▶ [TASK TO CARRY OUT] Check every line of the data below for the string "context", and copy the ones that hold it.

▶ [MATERIAL TO PROCESS]
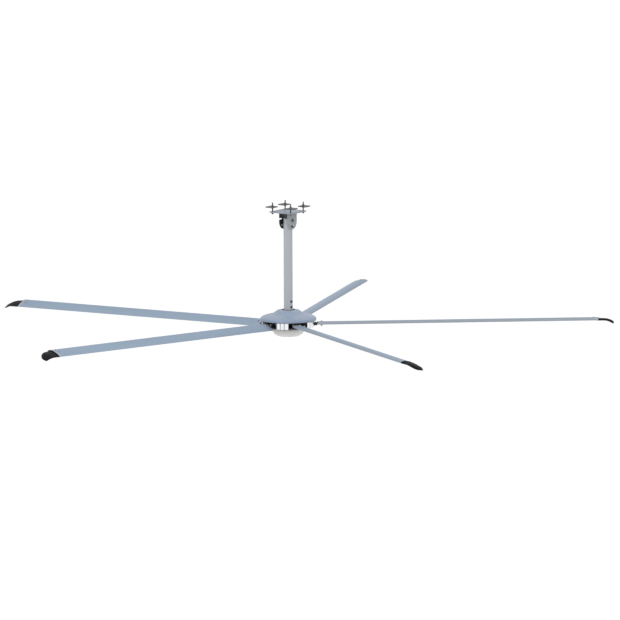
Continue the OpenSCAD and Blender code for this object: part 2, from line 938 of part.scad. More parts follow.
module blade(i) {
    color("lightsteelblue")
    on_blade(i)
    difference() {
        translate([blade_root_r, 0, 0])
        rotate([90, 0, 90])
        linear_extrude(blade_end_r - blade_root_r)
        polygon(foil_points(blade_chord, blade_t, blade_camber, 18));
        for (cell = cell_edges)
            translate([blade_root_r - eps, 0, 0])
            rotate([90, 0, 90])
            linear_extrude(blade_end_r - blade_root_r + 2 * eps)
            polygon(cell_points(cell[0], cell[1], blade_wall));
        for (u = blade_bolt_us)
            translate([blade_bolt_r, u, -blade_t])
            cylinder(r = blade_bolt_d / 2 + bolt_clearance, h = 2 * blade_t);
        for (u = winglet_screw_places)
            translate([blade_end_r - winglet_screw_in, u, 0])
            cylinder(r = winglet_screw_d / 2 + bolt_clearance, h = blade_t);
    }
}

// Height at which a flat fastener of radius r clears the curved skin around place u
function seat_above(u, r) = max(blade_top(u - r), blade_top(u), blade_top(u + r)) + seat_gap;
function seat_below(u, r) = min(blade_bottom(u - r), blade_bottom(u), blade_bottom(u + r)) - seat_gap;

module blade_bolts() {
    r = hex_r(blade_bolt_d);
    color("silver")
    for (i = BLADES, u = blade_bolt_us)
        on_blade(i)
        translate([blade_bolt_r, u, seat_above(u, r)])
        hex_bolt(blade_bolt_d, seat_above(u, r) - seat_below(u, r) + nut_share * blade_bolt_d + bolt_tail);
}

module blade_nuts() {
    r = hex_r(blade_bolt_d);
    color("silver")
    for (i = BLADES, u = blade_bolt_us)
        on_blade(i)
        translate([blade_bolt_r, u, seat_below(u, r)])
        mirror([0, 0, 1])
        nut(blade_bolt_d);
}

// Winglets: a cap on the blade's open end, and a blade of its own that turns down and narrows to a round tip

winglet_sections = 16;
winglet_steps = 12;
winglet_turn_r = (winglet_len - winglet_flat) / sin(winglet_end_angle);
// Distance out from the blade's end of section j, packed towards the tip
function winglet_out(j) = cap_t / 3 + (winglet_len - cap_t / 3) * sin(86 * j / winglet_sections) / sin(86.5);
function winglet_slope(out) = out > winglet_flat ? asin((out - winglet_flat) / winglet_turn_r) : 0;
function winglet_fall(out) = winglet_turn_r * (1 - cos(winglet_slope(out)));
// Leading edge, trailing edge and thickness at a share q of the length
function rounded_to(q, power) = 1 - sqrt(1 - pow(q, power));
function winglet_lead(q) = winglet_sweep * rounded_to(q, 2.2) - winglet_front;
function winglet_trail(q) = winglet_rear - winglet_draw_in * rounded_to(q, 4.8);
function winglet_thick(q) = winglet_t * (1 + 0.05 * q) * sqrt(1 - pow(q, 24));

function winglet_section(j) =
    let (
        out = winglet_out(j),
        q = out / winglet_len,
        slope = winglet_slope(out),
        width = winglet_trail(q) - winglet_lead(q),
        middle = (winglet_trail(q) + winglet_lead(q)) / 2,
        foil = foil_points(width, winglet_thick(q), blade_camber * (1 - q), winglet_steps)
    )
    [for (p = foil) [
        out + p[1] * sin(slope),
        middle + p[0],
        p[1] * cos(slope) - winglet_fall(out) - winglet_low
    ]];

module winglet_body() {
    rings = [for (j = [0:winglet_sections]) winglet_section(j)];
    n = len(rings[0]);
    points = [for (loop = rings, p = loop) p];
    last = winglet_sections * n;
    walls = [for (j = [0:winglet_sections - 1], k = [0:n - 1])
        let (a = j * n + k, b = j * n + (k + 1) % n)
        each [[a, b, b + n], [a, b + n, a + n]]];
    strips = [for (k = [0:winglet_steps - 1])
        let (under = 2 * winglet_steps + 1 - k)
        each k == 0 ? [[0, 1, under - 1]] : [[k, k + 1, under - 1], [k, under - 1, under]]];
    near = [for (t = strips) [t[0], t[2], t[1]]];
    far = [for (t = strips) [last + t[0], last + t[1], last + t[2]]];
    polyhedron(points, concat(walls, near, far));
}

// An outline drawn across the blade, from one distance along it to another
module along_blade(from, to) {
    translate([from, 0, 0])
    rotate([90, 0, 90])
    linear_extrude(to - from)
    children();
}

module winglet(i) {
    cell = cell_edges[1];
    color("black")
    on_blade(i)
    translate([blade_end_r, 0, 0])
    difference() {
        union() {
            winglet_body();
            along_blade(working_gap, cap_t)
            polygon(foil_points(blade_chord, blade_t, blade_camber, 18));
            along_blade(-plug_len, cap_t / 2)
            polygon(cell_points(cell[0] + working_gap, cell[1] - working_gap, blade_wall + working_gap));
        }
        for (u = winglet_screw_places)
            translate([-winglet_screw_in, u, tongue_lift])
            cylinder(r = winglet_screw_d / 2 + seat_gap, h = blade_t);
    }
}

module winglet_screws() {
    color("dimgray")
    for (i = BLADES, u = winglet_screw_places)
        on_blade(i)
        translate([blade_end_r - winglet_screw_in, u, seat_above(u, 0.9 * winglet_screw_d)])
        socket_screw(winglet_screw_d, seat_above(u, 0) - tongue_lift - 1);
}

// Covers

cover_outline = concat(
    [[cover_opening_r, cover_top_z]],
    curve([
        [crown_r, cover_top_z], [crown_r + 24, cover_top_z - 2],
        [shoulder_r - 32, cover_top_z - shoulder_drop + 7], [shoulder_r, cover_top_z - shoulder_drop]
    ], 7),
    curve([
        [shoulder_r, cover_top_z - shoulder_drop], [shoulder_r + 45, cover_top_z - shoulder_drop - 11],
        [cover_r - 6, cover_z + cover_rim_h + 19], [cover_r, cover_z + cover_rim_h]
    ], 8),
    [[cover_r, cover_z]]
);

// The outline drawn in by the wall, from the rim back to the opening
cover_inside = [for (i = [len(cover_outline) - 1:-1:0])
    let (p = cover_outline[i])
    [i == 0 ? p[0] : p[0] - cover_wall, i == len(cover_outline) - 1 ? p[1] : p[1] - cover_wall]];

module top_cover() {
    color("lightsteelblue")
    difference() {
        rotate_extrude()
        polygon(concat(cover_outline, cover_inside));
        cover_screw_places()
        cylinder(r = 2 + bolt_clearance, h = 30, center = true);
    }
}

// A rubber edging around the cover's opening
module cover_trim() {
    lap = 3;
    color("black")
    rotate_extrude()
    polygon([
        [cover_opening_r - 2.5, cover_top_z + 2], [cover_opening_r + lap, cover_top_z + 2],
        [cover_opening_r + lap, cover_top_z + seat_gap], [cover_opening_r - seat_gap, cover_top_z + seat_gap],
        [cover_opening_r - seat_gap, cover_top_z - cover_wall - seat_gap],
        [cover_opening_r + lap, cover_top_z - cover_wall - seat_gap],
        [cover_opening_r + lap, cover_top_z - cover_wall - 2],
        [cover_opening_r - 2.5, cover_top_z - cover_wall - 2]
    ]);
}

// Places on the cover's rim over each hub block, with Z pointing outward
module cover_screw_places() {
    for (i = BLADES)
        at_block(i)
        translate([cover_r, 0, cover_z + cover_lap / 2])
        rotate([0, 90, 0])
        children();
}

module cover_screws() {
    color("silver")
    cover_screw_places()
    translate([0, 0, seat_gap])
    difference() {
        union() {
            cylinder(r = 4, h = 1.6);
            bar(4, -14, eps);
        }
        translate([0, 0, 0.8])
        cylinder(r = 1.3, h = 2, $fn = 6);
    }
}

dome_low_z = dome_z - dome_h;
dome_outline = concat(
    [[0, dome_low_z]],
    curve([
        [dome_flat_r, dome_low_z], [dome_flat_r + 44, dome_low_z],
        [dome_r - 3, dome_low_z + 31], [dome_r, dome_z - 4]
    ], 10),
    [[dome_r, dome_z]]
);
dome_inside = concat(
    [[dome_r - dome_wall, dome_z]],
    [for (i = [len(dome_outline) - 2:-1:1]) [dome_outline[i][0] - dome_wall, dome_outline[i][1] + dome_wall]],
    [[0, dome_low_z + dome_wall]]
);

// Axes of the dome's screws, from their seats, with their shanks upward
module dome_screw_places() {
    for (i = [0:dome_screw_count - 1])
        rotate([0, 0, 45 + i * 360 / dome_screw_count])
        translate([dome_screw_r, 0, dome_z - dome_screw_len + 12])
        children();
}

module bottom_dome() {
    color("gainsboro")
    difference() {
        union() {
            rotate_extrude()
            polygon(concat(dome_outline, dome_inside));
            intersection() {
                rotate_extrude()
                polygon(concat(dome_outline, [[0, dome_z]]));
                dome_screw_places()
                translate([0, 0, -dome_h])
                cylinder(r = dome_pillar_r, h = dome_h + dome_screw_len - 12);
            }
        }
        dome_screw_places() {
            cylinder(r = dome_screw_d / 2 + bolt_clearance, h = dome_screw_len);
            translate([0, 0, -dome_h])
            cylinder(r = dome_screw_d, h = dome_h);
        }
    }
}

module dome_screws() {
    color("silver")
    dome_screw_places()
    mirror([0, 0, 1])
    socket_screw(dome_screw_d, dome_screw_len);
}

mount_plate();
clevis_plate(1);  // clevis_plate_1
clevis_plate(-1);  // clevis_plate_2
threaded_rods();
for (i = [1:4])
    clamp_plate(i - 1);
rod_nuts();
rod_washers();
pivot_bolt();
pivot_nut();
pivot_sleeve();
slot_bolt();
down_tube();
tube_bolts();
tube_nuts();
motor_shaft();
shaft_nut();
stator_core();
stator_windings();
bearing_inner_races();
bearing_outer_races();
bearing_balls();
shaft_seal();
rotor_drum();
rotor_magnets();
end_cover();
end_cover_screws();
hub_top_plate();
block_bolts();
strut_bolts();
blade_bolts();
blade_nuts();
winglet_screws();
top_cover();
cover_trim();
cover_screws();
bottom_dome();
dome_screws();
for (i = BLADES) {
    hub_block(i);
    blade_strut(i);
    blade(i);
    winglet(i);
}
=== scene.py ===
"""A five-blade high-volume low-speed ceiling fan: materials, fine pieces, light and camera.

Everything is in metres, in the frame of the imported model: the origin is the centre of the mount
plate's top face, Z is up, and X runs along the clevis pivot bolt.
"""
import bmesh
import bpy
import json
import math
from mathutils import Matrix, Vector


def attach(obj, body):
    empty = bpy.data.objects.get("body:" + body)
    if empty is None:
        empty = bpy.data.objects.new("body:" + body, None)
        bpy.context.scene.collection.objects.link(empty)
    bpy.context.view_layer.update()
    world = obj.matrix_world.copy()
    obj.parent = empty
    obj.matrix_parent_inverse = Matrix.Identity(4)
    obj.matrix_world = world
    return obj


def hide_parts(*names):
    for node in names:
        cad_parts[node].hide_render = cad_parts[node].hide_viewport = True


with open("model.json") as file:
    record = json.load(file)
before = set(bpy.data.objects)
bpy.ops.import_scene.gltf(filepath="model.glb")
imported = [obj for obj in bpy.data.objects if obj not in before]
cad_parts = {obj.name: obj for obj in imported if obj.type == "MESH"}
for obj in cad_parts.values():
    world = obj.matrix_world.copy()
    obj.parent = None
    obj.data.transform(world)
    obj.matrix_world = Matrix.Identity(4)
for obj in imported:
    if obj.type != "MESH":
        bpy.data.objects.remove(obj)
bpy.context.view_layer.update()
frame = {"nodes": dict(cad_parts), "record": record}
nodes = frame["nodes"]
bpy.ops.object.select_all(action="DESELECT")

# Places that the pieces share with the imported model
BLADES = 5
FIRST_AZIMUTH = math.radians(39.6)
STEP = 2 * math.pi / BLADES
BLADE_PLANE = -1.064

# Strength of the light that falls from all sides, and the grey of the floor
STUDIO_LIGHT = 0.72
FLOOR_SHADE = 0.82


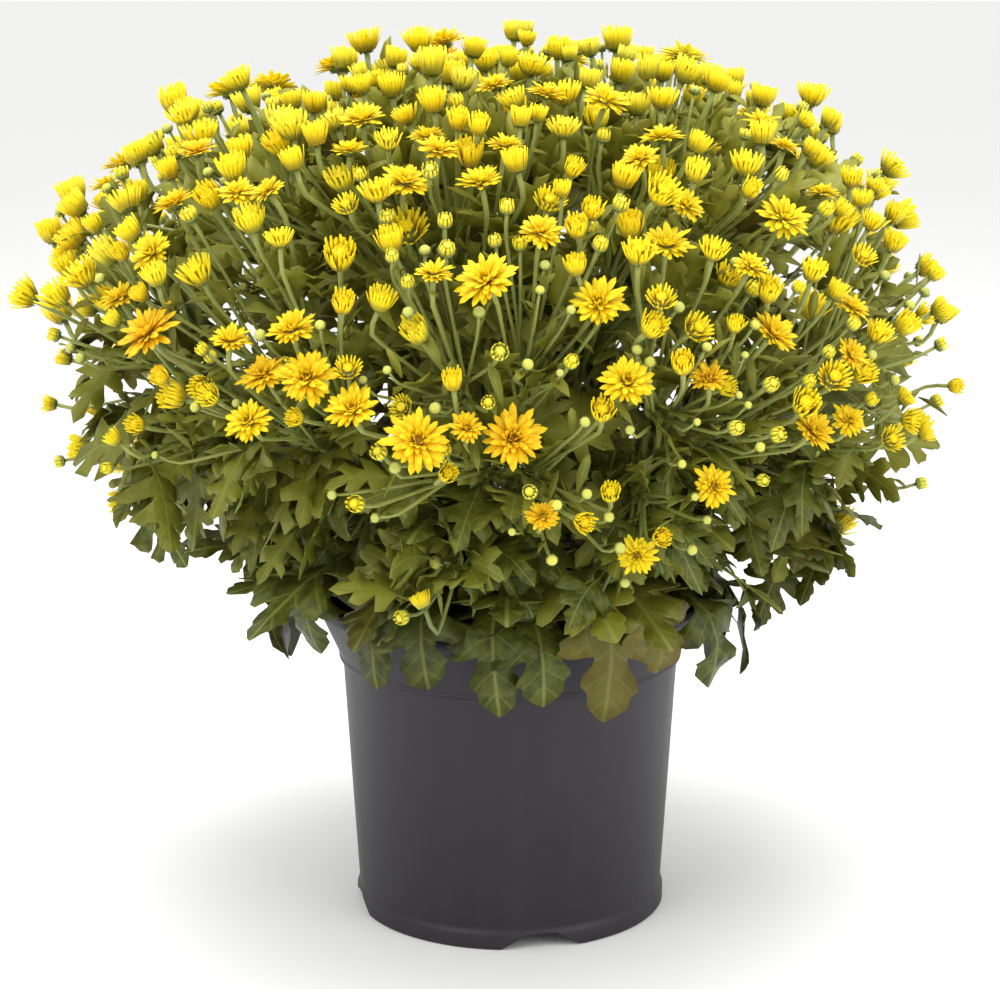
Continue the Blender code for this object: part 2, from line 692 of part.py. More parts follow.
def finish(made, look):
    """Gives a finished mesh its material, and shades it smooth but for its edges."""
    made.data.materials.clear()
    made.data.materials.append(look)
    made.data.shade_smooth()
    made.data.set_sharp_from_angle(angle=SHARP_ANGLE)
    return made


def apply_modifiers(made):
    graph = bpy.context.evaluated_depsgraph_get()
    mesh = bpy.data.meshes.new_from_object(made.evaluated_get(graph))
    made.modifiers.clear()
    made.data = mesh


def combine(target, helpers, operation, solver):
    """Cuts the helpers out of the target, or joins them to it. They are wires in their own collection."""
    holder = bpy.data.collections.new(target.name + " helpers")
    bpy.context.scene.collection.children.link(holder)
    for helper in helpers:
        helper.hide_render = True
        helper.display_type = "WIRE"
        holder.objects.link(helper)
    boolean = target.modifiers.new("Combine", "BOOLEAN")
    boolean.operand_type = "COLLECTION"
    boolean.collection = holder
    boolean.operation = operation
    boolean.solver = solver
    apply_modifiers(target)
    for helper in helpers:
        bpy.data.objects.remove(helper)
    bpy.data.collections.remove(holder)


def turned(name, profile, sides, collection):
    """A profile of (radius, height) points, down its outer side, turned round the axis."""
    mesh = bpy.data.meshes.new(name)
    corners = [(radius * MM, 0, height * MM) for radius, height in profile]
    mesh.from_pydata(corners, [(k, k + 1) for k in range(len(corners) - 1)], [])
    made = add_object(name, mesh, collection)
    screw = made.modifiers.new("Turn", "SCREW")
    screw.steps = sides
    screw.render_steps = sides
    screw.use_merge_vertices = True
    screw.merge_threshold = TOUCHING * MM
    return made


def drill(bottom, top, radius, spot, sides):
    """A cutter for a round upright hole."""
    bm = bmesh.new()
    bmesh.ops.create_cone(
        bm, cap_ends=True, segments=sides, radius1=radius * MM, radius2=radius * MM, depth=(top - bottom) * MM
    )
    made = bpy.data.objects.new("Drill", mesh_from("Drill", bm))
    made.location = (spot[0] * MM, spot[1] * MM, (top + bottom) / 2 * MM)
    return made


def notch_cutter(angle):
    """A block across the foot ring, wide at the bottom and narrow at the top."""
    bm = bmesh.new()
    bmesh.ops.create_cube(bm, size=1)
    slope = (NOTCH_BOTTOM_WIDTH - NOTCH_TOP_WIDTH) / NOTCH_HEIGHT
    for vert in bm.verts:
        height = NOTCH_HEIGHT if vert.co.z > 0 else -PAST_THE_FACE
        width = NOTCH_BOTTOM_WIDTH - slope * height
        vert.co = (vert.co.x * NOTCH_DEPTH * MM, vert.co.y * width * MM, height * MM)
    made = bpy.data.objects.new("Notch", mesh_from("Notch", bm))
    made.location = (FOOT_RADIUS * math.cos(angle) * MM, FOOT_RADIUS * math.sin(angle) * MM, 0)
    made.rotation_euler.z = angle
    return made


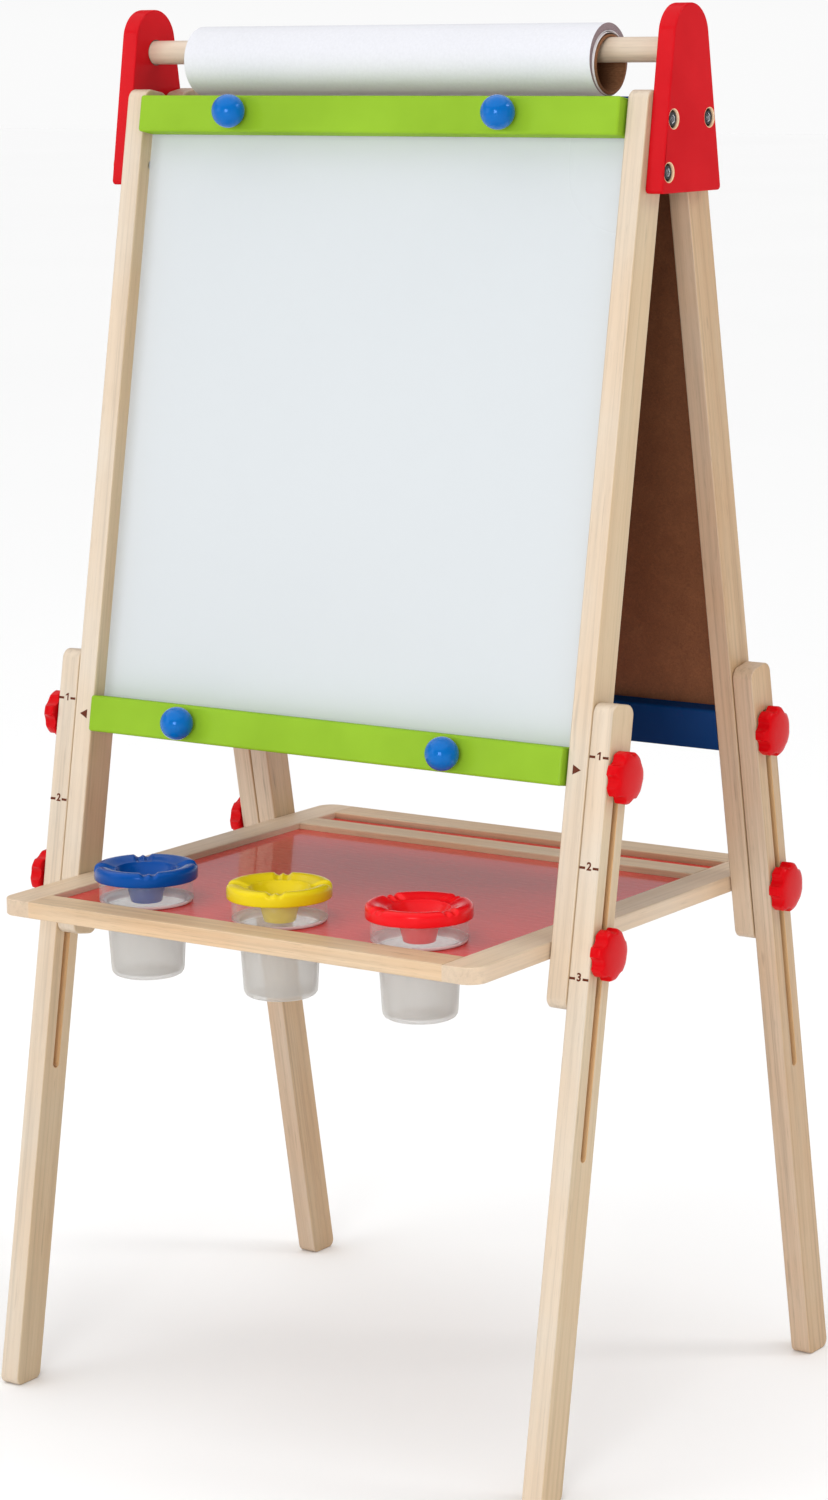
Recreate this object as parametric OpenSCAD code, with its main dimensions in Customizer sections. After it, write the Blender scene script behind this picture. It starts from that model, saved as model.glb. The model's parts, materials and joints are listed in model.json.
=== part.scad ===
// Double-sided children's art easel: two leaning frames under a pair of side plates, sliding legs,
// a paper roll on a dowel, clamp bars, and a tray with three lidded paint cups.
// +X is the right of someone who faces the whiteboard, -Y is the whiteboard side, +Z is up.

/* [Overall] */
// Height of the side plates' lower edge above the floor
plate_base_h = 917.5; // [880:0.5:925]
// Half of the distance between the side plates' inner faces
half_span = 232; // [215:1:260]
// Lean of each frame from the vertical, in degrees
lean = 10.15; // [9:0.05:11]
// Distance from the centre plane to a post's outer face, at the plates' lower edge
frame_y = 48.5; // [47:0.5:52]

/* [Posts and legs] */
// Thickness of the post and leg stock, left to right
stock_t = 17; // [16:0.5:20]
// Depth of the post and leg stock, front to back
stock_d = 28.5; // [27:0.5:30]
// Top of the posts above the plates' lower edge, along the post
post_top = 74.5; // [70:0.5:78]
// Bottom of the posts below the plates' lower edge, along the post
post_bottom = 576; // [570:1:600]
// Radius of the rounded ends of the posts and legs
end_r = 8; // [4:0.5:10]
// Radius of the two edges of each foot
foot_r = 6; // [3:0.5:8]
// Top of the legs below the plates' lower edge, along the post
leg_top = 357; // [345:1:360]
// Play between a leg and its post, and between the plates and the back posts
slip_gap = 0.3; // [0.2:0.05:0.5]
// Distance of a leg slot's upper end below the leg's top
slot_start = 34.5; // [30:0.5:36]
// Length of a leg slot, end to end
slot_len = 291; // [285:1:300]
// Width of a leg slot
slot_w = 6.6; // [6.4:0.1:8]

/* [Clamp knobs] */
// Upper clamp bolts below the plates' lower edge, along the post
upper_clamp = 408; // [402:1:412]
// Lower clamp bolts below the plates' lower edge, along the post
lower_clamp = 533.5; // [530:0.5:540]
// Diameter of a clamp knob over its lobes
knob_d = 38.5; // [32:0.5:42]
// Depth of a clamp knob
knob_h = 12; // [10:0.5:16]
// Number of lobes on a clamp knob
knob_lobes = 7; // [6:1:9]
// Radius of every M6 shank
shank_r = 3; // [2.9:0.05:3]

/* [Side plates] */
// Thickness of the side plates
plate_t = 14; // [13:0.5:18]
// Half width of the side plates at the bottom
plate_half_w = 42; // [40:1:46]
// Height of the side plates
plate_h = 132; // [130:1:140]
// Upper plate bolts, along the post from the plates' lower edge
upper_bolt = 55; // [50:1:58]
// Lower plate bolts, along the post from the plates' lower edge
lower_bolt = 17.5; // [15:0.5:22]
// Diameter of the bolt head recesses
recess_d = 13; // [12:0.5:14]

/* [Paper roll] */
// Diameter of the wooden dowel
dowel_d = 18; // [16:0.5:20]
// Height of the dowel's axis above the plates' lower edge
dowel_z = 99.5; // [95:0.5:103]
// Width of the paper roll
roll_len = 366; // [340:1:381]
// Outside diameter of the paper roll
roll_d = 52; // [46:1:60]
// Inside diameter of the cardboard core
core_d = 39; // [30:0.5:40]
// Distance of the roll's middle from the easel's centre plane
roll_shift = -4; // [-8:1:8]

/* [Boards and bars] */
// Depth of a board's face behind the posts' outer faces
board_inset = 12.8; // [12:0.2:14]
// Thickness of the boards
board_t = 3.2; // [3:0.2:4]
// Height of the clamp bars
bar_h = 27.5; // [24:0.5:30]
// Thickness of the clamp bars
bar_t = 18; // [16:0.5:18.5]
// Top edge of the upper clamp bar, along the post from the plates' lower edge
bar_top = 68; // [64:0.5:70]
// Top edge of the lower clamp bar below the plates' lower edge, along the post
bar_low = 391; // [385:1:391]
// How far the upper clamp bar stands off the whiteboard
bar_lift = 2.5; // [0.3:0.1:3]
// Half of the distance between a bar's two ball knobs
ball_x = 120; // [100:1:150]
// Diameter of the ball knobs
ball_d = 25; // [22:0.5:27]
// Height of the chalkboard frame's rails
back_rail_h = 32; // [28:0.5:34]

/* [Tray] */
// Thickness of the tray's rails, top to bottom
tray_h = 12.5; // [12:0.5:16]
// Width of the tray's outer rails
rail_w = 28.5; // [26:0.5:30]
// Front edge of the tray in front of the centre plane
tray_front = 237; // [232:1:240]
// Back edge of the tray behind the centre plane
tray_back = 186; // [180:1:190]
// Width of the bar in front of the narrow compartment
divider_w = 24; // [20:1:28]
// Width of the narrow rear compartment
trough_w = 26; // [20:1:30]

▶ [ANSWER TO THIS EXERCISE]
        bpy.context.scene.collection.objects.link(empty)
    bpy.context.view_layer.update()
bpy.context.view_layer.update()
    graph = bpy.context.evaluated_depsgraph_get()
    bpy.context.scene.collection.children.link(holder)